Any unevenness or obscurities in the plot of this intriguing film are totally overridden by the gorgeous look of the thing and the cultural interest in a country, Kyrgyzstan, of which we know next to nothing. As well as the stunning cinematic instincts of Aktan Arym Kubat as director, and his beguiling performance as the leading character, there's, appropriately, the pure clear light of the place, which you can almost taste in your breath like mountain air, which make it compelling viewing.

Svet-Ake (Kubat) - the name means Mr Light - is the electrician to a small village set by the mountains of Kyrgyzstan, one of the most eastern old Soviet republics, now subject, like so many others, to instability and political corruption. It's apparent from the very beginning that he is an archetypal honest man, the good Samaritan, bringer of light actually and metaphorically to the village with his beaming face, ever ready to help others, including siphoning off the odd watt of electricity for people who can't afford it, for which he loses his job. Village life, the public meetings, the sport, kids playing, the family life, are unselfconsciously but vividly portrayed, all in the astonishingly clear and pristine light of the place. But there's also an unease brought on by the feel of change - the beautiful wife of a friend is seen leaving for a life elsewhere, and the death of the village leader allows the influence of more sophisticated outsiders to impinge. As Svet-Ake is drawn in, by his good intentions, we feel nothing good will come of it, and so it happens. His innocent thieving of light from the electric company at the beginning is countered by a far worse darkening by the end.

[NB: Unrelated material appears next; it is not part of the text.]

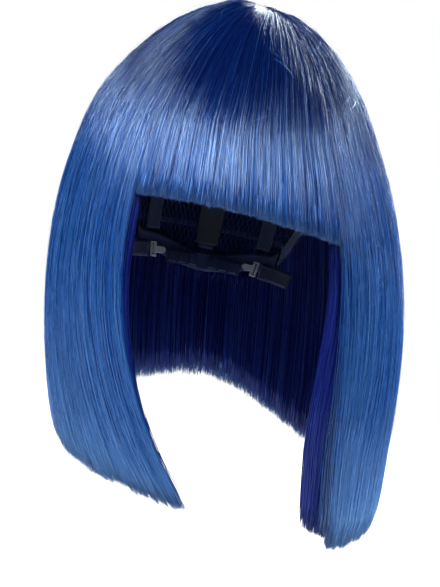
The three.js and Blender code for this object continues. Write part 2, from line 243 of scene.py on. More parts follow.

Purity, clarity, simplicity are words that keep coming to mind about this film, and that is its real delight, along with some stunning images, most poetic of which is probably the funeral scene of the mayor when, seen from above, the villagers cover the coffin with dry soil which rises in clouds to make them also seem to be vanishing into the earth. I began watching with the idea that this might be my only chance to see a Kyrgyz film - but looking at the talent and capability of this director I'm quite sure, for him at least, it's just the beginning.